Gracie, who is preparing to attend Linn-Benton Community College in the fall, said farming has not only taught her valuable life skills, but helped foster a love for advocacy.

“It’s been a pretty unique experience,” she said.

‘Creamline’ milk

Once the cows are milked, the process of bottling begins.

First, the milk is pumped into bulk holding tanks and then into a large stainless steel vat to be pasteurized in small batches. Vat pasteurization is a bit of an old-school processing technique, Ben Krahn explains, heating the raw milk slowly to 145 degrees and then slowly cooling it.

Each batch may take up to a few hours before it is ready to drink, he said. While not feasible for larger milk processors, Krahn said it is a good fit for Royal Riverside and allows them to add more value to their product.

“We knew that because of the way we do things on a small scale, it was going to require getting a premium for our product and finding a niche market,” he said.

Royal Riverside’s milk is not homogenized, meaning the fat content has not been broken down and dissolved into the body of the fluid. That gives it a richer, creamier taste, the family says, and can aid in digestion. Non-homogenized milk is also known as “creamline” milk.

After pasteurization, the milk is poured into signature half-gallon glass bottles along a manually operated conveyor line, and stored in a nearby refrigerator until it is ready for delivery.
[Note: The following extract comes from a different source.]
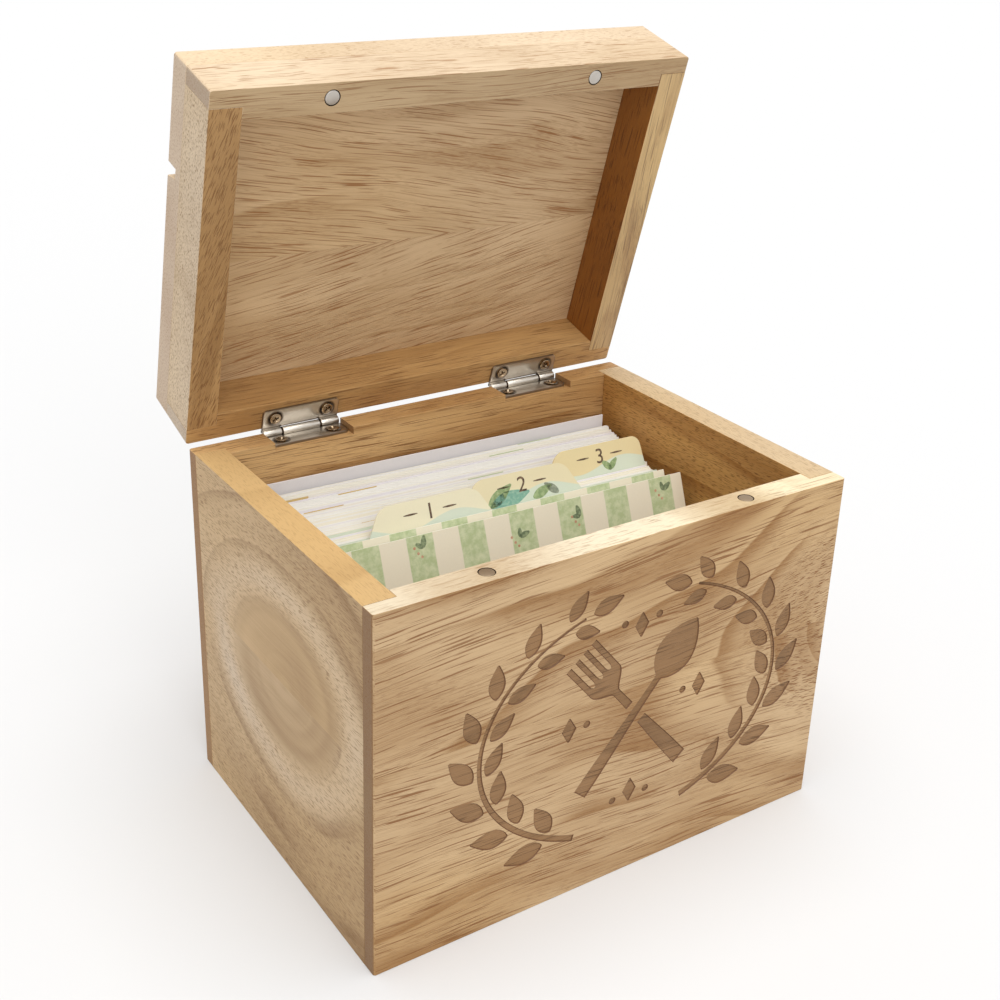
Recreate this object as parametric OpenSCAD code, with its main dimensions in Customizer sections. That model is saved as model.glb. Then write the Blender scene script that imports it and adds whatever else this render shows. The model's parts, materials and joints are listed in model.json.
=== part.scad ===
// A wooden box for recipe cards. Four boards are rebated into a body, a framed lid turns on
// two small butt hinges and is held shut by magnets, and cards stand inside behind tabbed dividers.
// Millimetres. The origin is the middle of the underside, the front faces -Y and +Z is up.

/* [Cards] */
// Width of a card
card_w = 152.4; // [120:0.1:180]
// Height of a card
card_h = 101.6; // [80:0.1:104]
// Height of the striped card at the front
front_card_h = 105; // [80:0.5:107]
// Thickness of a divider or striped card
card_t = 0.6; // [0.4:0.05:0.8]
// Thickness of a bundle of recipe cards
bundle_t = 0.8; // [0.5:0.05:0.85]
// How far the cards lean back from upright, in degrees
card_lean = 22; // [14:1:23]
// How far the cards are turned in the box, in degrees
card_yaw = 2; // [0:0.5:2.5]

/* [Body] */
// Room beside the cards, left and right together
card_room = 9.6; // [8.6:0.1:40]
// Outside depth, front to back
box_d = 132; // [122:1:180]
// Height of the body without its lid
box_h = 129; // [124:1:160]
// Thickness of the front and back boards
end_t = 10.5; // [9.5:0.5:13]
// Thickness of the side boards
side_t = 11; // [8:0.5:11.5]
// End grain of the front and back boards that laps over the side boards
lap_t = 6; // [4:0.5:6.5]
// Radius of the four upright outer corners
corner_r = 1; // [0.4:0.1:3]

/* [Bottom] */
// Thickness of the bottom board
bottom_t = 11; // [9:0.5:14]
// Thickness of the tongue round the bottom board
tongue_t = 5; // [3:0.5:6]
// How far the tongue reaches into the grooves
tongue_d = 3.4; // [2:0.1:3.5]
// Height of the tongue's lower face above the underside
tongue_z = 3; // [2:0.5:3]
// Room for the wood to move round the bottom board
panel_gap = 0.2; // [0.1:0.05:0.4]

/* [Lid] */
// Height of the lid's frame below its top board
frame_h = 18; // [14:0.5:30]
// Thickness of the lid's top board
top_t = 10; // [8:0.5:14]
// Seam between the closed lid and the body
seam_gap = 0.4; // [0.2:0.1:0.8]
// Angle at which the lid stands open
open_deg = 74; // [60:1:100]

/* [Card slot] */
// Distance of the slot from the front edge of the lid
slot_from_front = 37; // [25:1:70]
// Width of the slot at its mouth
slot_mouth_w = 4.9; // [4:0.1:6]
// Width of the slot at its floor
slot_floor_w = 3.4; // [2:0.1:3.8]
// Depth of the slot
slot_depth = 6; // [4:0.5:7]

/* [Hinges] */
// Length of a hinge along the back edge
hinge_l = 30; // [24:1:40]
// Distance of a hinge's middle from the side of the box
hinge_from_side = 43.4; // [30:0.2:50]
// Width of a leaf, measured from the pin's axis
leaf_w = 9.5; // [8.5:0.1:10.5]
// Thickness of a leaf
leaf_t = 1; // [0.8:0.1:1.2]
// Outside radius of the knuckles
knuckle_r = 1.6; // [1.5:0.1:2]
// Length of the middle knuckle
middle_l = 15; // [10:0.5:18]
// End play between neighbouring knuckles
knuckle_gap = 0.25; // [0.2:0.05:0.5]
// Radius of the pin
pin_r = 0.8; // [0.6:0.05:0.9]
// Radial clearance of the pin in the middle knuckle
pin_clearance = 0.05; // [0.02:0.01:0.09]
// How far the pin's axis stands behind the back of the box
axis_behind = 1.4; // [1.2:0.1:2]
// Radius of the leaves' outer corners
leaf_corner_r = 1.6; // [0.5:0.1:2.5]
// Room round a hinge in its recess
recess_gap = 0.5; // [0.3:0.1:1]

/* [Screws] */
// Distance between the two screws of a leaf
screw_pitch = 20.5; // [14:0.5:22]
// Distance of the screws from the pin's axis
screw_row = 5.8; // [5:0.1:6.4]
// Radius of a screw's head
head_r = 2.4; // [2:0.1:2.6]
// Radius of a screw's shank
shank_r = 1.1; // [0.8:0.05:1.3]
// Length of a screw's shank
shank_l = 7; // [5:0.5:9]
// How far a head stands above its leaf
head_proud = 0.3; // [0.1:0.05:0.4]

/* [Magnets] */
// Radius of a magnet
magnet_r = 2.5; // [2:0.1:3.4]
// Thickness of a magnet
magnet_t = 3; // [2:0.5:5]
// Distance of a magnet from the side of the box
magnet_from_side = 41; // [20:1:60]
// Ring of glue between a magnet and its hole
magnet_glue = 0.15; // [0.05:0.05:0.3]

/* [Places of the cards] */
// Gap between the rear card and the back board
wall_gap = 0.4; // [0.3:0.1:1]
// Gap between the rear card and the top of the leaning pack
pack_gap = 2.3; // [2:0.1:4]
// Number of bundles in the main pack
pack_count = 15; // [6:1:15]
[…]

The farm bottles milk every 48 hours and produces about 450 gallons per week, all of which gets sold.

Looking ahead, Amy Krahn said she hopes to continue milking cows and possibly expand after Ben retires and the girls finish school. “I can’t imagine ever doing anything else at this point in time, to be honest with you,” she said.

The Krahns say their family’s unique story, combined with vertical integration, has helped them to grow into a successful business.

“We’re trying to basically do something in half a generation that should take three,” Ben Krahn said. “It’s been a challenge, and we just feel extremely blessed that we’re moving on in what we want to do, and that we have people who support us and our product.”